In April 2016 I had an email from Jim who was about to do the hard drive mod described below. Up to now he had been using a CF card. He had mounted the card and reader on the inside of the cover.
"Two bolts are secured to the casing with a single nut each. The adaptor then sits on those nuts secured by two further nuts locked together on each side. A square of duck tape underneath prevents any potential shorting. The CF card is running a LAMP web server using the final version of Crunchbang."
In February 2016 I received an email from Rich Hawley describing his approach to adding a hard drive to the t5720. There is little space internally to fit a drive and his solution I think is rather neat.
The first thing to note is that with the t5720 the cover arrangement is a little different to other HP thin clients. With those you slide off the outer plastic cover and then have to undo (usually) five screws to remove the internal metal screening cover.
With the t5720 the plastic cover is fixed to the internal metal screening cover and both slide off together. In addition, for a reason I'm not sure about, the centre of the cover that carries the HP logo has another square also carrying the logo plugged into it.
You can see the additional cover in place and a handy slot to let you pop it off with a flat-bladed screwdriver.
Rich's solution is to remove the second square and mount the hard drive where it was.
He then cut a slot in the cover for the ribbon cable to run through to the IDE connector.
Finally, using four 6mm stand-off pillars, he remounted the smaller square over the hard drive.
The result is quite a visually neat solution with the added benefit of reasonable air circulation around the hard drive - assuming you're using the t5720 in a vertical orientation.
In August 2021 I had an email from a reader who had followed a guide from 2012 on adding a hard drive to a t5720. Essentially this involved:
...mounting the drive on the inside of metal screening cover and placing it so it is over the heatsink that's cooling the support chipset.
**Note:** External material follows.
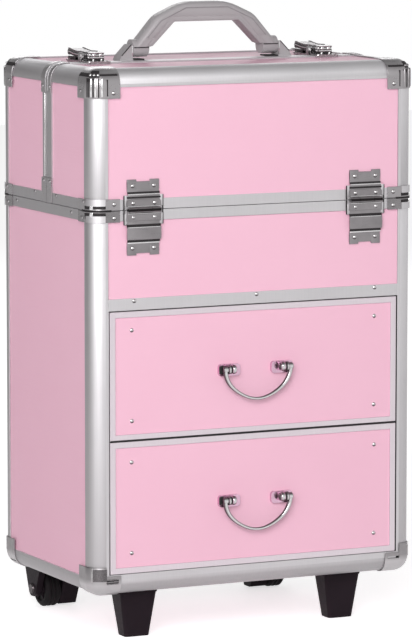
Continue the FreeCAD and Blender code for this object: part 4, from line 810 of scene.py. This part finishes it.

...then trimming the fins on that heatsink so that there is space for the drive when the cover is replaced. Here I believe about 5mm(?) has been removed so that the fins are now the same height as the mounting screws.
A before (lhs) and after (rhs) comparison so you can see that a sizeable volume of cooling fins have been removed.
(Doing my best with existing photos. Hopefully you get the idea).
My correspondent went on to say:
"The chipset on that unit now gets way hotter than the CPU and in doing so results in system instability. I learned that the hard way. After 2-3 days with the degraded cooling in place the USB controller just stopped working until I shut down the device and let it cool down."
This is a salutary lesson in the need to think through any side effects of your proposed modification(s). Heat dissipation in fanless thin clients is very reliant on adequate passive heat sinking and good ventilation as there are no fans to force a generous amount of air through the unit and over the heat sinks.
Any modification that reduces the passive cooling, restricts air circulation or adds a significant heat source erodes the design margins and may lead to system instability. Note the 'may' as your local environment (eg: typical room temperature) and where/how your thin client is placed also plays a part.